DDIM vs DDPM
Diffusion models have emerged as a powerful class of deep generative models, particularly excelling in image synthesis tasks. This article delves into a comprehensive comparison of two significant variants: Denoising Diffusion Probabilistic Models (DDPM) and Denoising Diffusion Implicit Models (DDIM).
DDPM
DDPM, introduced by Ho et al. in their 2020 paper “Denoising Diffusion Probabilistic Models,” is grounded in the principles of non-equilibrium thermodynamics. The model defines a Markov chain of diffusion steps that gradually add Gaussian noise to data, and then learns to reverse this process. Here’s a simplified pseudocode representation of the DDPM sampling process:
def sample_ddpm(num_steps):
x = random_noise()
for t in reversed(range(num_steps)):
z = random_noise() if t > 1 else 0
noise_pred = denoise_fn(x, t)
x = (1 / sqrt(1 - beta[t])) * (x - (beta[t] / sqrt(1 - alpha_bar[t])) * noise_pred) + sqrt(beta[t]) * z
return xIn this pseudocode, beta represents the noise schedule, alpha_bar is the cumulative product of (1 - beta), and denoise_fn is the learned denoising function.

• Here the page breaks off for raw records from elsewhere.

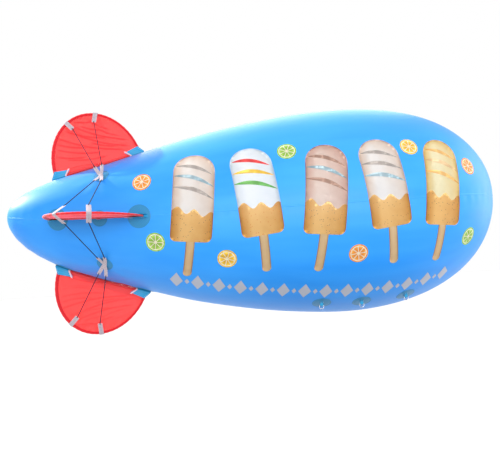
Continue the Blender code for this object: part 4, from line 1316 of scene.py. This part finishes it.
def box_piece(name, low, high, finish, edge=0.0006):
    """A box with bevelled edges, its corners given round the balloon, ahead and out from the valve."""
    verts = [valve_centre + valve_up * u + valve_ahead * a + valve_out * h
             for u in (low[0], high[0]) for a in (low[1], high[1]) for h in (low[2], high[2])]
    made = object_from(name, verts, [(0, 1, 3, 2), (4, 6, 7, 5), (0, 4, 5, 1), (2, 3, 7, 6), (0, 2, 6, 4),
                                     (1, 5, 7, 3)], finish)
    soften = made.modifiers.new("edges", "BEVEL")
    soften.width, soften.segments = edge, 2
    return plain_copy(made, name)


print("valve at", [round(x, 3) for x in valve_centre])

# %% [markdown]
# The neck, its two hinge ears and the pin are one moulding, which stays on the balloon. The cap, its tongue
# and its knuckle are the other, and turn on the pin. The cap's rim has grip ribs, set by the grain tree.

# %% Filler valve and cap
neck = turned_ring("neck", [
    (BORE_RADIUS, -NECK_DEEP), (NECK_RADIUS, -NECK_DEEP), (NECK_RADIUS, FLANGE_LIFT),
    (FLANGE_RADIUS - 0.0008, FLANGE_LIFT), (FLANGE_RADIUS, FLANGE_LIFT + 0.0008),
    (FLANGE_RADIUS - 0.001, FLANGE_LIFT + FLANGE_THICK - 0.001), (0.043, FLANGE_LIFT + FLANGE_THICK),
    (0.042, FLANGE_LIFT + FLANGE_THICK - 0.0008), (0.040, FLANGE_LIFT + FLANGE_THICK - 0.0008),
    (0.039, FLANGE_LIFT + FLANGE_THICK), (NECK_RADIUS + 0.003, FLANGE_LIFT + FLANGE_THICK + 0.0004),
    (NECK_RADIUS, FLANGE_LIFT + FLANGE_THICK + 0.003), (NECK_RADIUS, NECK_TOP - LIP_THICK),
    (LIP_RADIUS - 0.0008, NECK_TOP - LIP_THICK), (LIP_RADIUS, NECK_TOP - LIP_THICK + 0.0008),
    (LIP_RADIUS, NECK_TOP - 0.0012), (LIP_RADIUS - 0.0012, NECK_TOP), (BORE_RADIUS + 0.0008, NECK_TOP),
    (BORE_RADIUS, NECK_TOP - 0.0008)], PLASTIC)
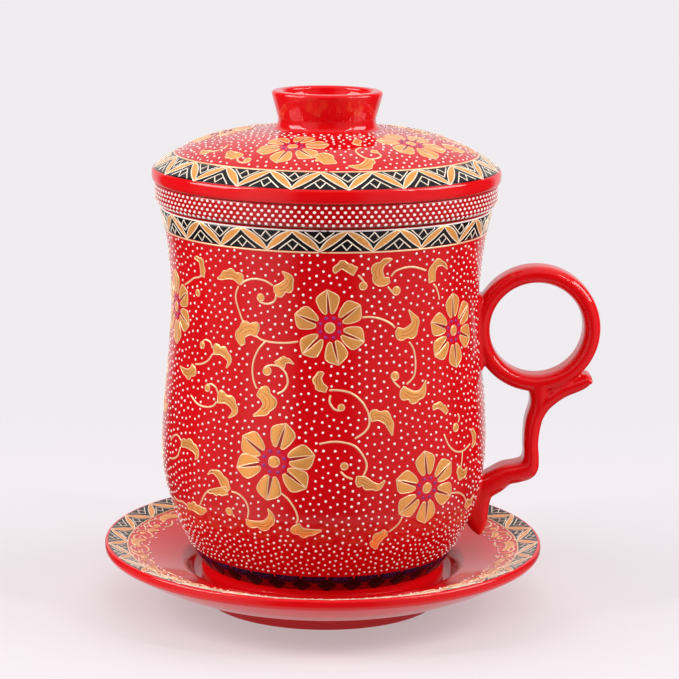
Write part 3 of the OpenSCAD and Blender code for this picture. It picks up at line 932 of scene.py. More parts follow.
FANS, first_fan = 32, math.radians(-3.6)
FAN_RIBS = (-0.32, -0.16, 0, 0.16, 0.32)  # where the ribs end, in shares of the pitch
fan_pitch = 2 * math.pi * PAINT_R / FANS
fan_top, fan_low, lozenge_top, lozenge_foot = 15.9, 13.4, 15.2, 10.7
fan_h, rib_w, rib_h = 0.06, 0.16, 0.09
blue, ribs, black = (Coat(mug_side) for _ in range(3))
scallop = np.linspace(0, math.pi, 13)
fan = np.stack(
    [-0.48 * fan_pitch * np.cos(scallop), fan_top - (fan_top - fan_low) * np.sin(scallop) ** 0.7], -1
)
blue.fill(straight(fan[0], fan[-1]), fan, fan_h)
for share in FAN_RIBS:
    rib_tip = (share * fan_pitch, fan_low + 0.5 + 7 * share**2)
    ribs.line(straight((share * 0.3 * fan_pitch, fan_top - 0.3), rib_tip, 4), rib_w, rib_h)
up = np.linspace(lozenge_top, lozenge_foot, 13)
half_lozenge = 0.45 * fan_pitch * (1 - np.abs(2 * (up - lozenge_foot) / (lozenge_top - lozenge_foot) - 1))
lozenge = (np.stack([fan_pitch / 2 + side * half_lozenge, up], -1) for side in (-1, 1))
black.fill(*lozenge, fan_h)
for coat, name, material, slot in (
    (blue, "mug_foot_blue", blue_enamel, "blue_enamel"),
    (ribs, "mug_foot_ribs", rib_enamel, "blue_enamel"),
    (black, "mug_foot_black", black_enamel, "black_enamel"),
):
    fans = {"Count": FANS, "First angle": first_fan, "Material": material}
    on_body(made_by(coat.mesh(name, material), ring_of, fans), "mug")


# Flowers and scrolls
# Split-petalled flowers, curled leaves and thin tendrils: gold enamel between raised cream
# lines, with violet beads round each flower's heart. They cover the mug and the lid, and a
# wreath of leaves and tendrils lies inside the saucer's border.

UMBER, UMBER_CLOUD = (0.27, 0.016, 0.01), (0.33, 0.026, 0.012)
ROSE, ROSE_CLOUD = (0.56, 0.003, 0.014), (0.62, 0.006, 0.04)
VIOLET, VIOLET_CLOUD = (0.26, 0.03, 0.19), (0.34, 0.06, 0.25)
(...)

DDPM is characterized by its Markovian nature, where each step depends only on the immediately preceding step. It typically employs a fixed number of steps, usually around 1000, for the denoising process. The generation process in DDPM involves stochastic sampling, drawing from probability distributions at each step. This approach generally yields high-quality samples but at the cost of computational intensity due to the large number of steps involved.
DDIM
DDIM, proposed by Song et al. in their 2020 paper “Denoising Diffusion Implicit Models,” builds upon DDPM while introducing significant modifications to the generative process. DDIM introduces a non-Markovian inference process. Here’s a simplified pseudocode representation of the DDIM sampling process:
def sample_ddim(num_steps, eta):
x = random_noise()
for t in reversed(range(num_steps)):
noise_pred = denoise_fn(x, t)
alpha = alpha_bar[t]
alpha_next = alpha_bar[t-1] if t > 0 else 1.0
sigma = eta * sqrt((1 - alpha / alpha_next) * (1 - alpha_next) / (1 - alpha))
z = random_noise() if t > 1 else 0
x = sqrt(alpha_next) * (x - sqrt(1 - alpha) * noise_pred) / sqrt(alpha)
x = x + sqrt(1 - alpha_next - sigma**2) * noise_pred + sigma * z
return xIn this pseudocode, eta is a hyperparameter controlling the stochasticity of the sampling
process. When eta = 0, the process becomes deterministic.
The key advancements in DDIM include its non-Markovian process, where each step can depend on multiple previous
steps, and the option for deterministic sampling by setting eta to 0. Perhaps most notably, DDIM allows
for flexible sampling steps, capable of generating samples using significantly fewer steps (e.g., 10-100) compared to DDPM.
When comparing the two models, several key differences emerge. In terms of sampling efficiency, DDPM requires a fixed number of steps, resulting in slower generation. DDIM, on the other hand, allows for accelerated sampling with fewer steps, significantly reducing generation time. This efficiency gain in DDIM comes with a potential trade-off in sample quality, especially at very low step counts, though it can generally maintain comparable quality to DDPM.
The latent space properties of these models also differ significantly. DDPM’s stochastic nature makes it challenging to manipulate the latent space directly. In contrast, DDIM’s deterministic option allows for more controlled latent space manipulation, enabling operations like interpolation.
From a theoretical standpoint, DDPM provides stronger guarantees due to its well-defined probabilistic framework. DDIM, while sacrificing some theoretical rigor, gains practical advantages in sampling speed and control. Both models can utilize similar neural network architectures, such as U-Net, for the denoising function. Notably, DDIM requires minimal modifications to a pre-trained DDPM model, making it an attractive upgrade option.